There is also a rotating program of exhibitions; a cinema used for dance performances, community meetings and graduations; and an array of decommissioned railway carriages and airplanes, some of which have been transformed into classrooms. The planes are also an attraction in themselves, serving as a backdrop for Instagram shoots and drawing people to Red Clay who otherwise might not have visited. Everything is free and marketed by word of mouth.

Other institutions are beginning to crop up, notably, Nuku Studio in the city center. The building was formerly home to a newspaper printing factory and inside the long hall was the exhibition “A Retrospective: Northern Ghana Life.” Video and photography by international artists filled the industrial space, together presenting a portrait of the region, considering the production of shea butter, Dagomba rituals and Tamale’s middle class, among other subjects.

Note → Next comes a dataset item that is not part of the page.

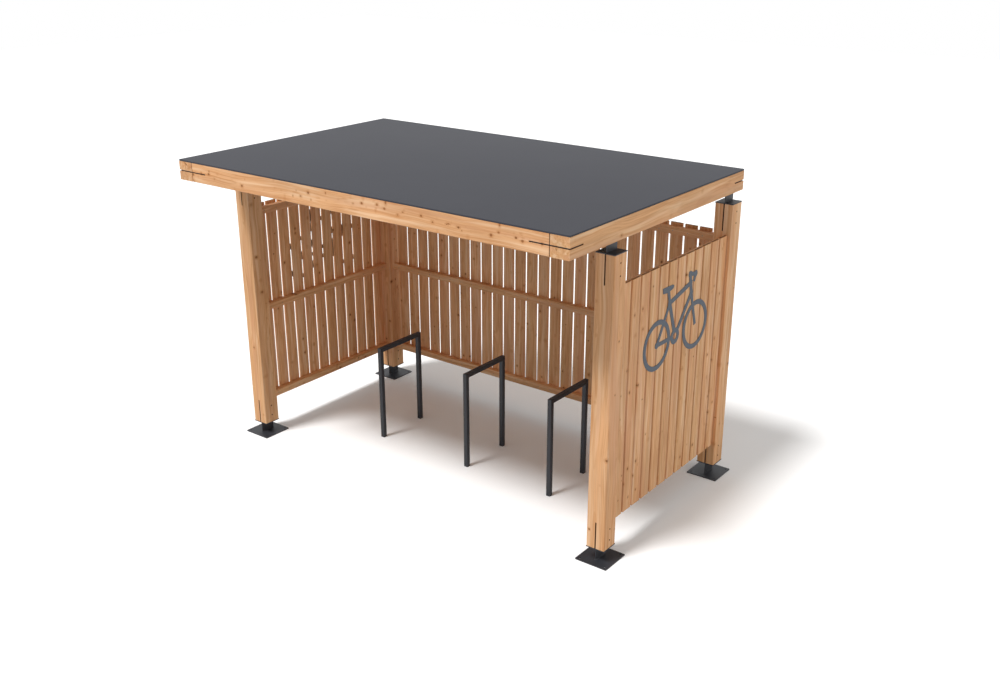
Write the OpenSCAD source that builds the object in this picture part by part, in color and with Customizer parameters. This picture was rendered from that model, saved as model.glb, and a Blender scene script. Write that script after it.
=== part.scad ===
// Bicycle shelter: a square-timber frame on steel feet, with a flat roof, slatted walls on
// three sides and three parking hoops. Millimetres, +Z up. The origin is on the ground in
// the middle of the whole outline. The open front faces -Y, and the long side runs along X.

/* [Overall] */
// Length over the posts and the roof
frame_length = 3500; // [2900:10:4800]
// Depth over the posts
frame_depth = 1735; // [1400:5:2400]
// How far the roof reaches past the front posts
roof_overhang = 500; // [400:10:800]
// Height of the underside of the roof beams
beam_underside = 2268; // [2150:1:2600]

/* [Posts and beams] */
// Side of the square posts, which the width of the roof beams follows
post_side = 140; // [125:1:160]
// Height of the roof beams
beam_height = 140; // [125:1:200]
// Height of the bottom ends of the posts above the ground
post_foot_height = 102; // [80:1:160]
// Open height between a post's cap plate and the beam above it
head_gap = 82; // [60:1:120]
// Width of the bevels along the arrises of the posts and beams
frame_bevel = 3; // [1:0.5:8]
// Open joint between the side beams and the ends of the front and back beams
beam_joint = 6; // [1:1:8]

/* [Steel feet and heads] */
// Side of the square base plates
base_side = 250; // [220:1:300]
// Thickness of the base plates
base_thickness = 8; // [6:1:15]
// Corner radius of the base plates
base_corner = 6; // [3:1:20]
// Distance of the anchor holes from the edges of the base plates
anchor_inset = 25; // [20:1:40]
// Diameter of the anchor holes
anchor_hole = 14; // [10:1:18]
// Thickness of the plates under and on top of the posts
bearing_thickness = 6; // [4:1:10]
// How far these plates stand out past the faces of the posts
bearing_lip = 2; // [0:1:15]
// Thickness of the upright blades let into the timber
blade_thickness = 8; // [6:1:12]
// How far the blades reach into the posts
blade_reach = 200; // [180:1:260]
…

Part of the appeal of SCCA, Red Clay and Nuku Studio is their deep attachment to Ghana. Mr. Kudjie and Mr. Mahama, like the faculty at KNUST, want people outside the art world to be involved in growing these institutions and they try as much as possible to include local communities in their plans. The aim, explained Mr. Kudjie, is not to compete with the global art world but rather to “build a certain art history locally.” And that is how the most successful arts spaces in Ghana felt. Process is integral to the work and programming isn’t determined by the West’s agenda.

We spent more than two hours wandering around Red Clay, investigating the airplanes and speaking with Mr. Kudjie and other staff members. Conversation — getting to know people — and chance discovery were as much the point as any of the art itself, and people there were happy to show visitors around and to talk about the works on view. Toddlers crawled around in the shadow of Mr. Mahama’s installations. Two people snapped pictures under an airplane’s wings.

Red Clay is a bit of a drive from Tamale center and our yellow yellow didn’t want to wait around while we explored. The thick, airless sky turned dark as it began to rain, and we hopped in Mr. Kudjie’s van for a ride home.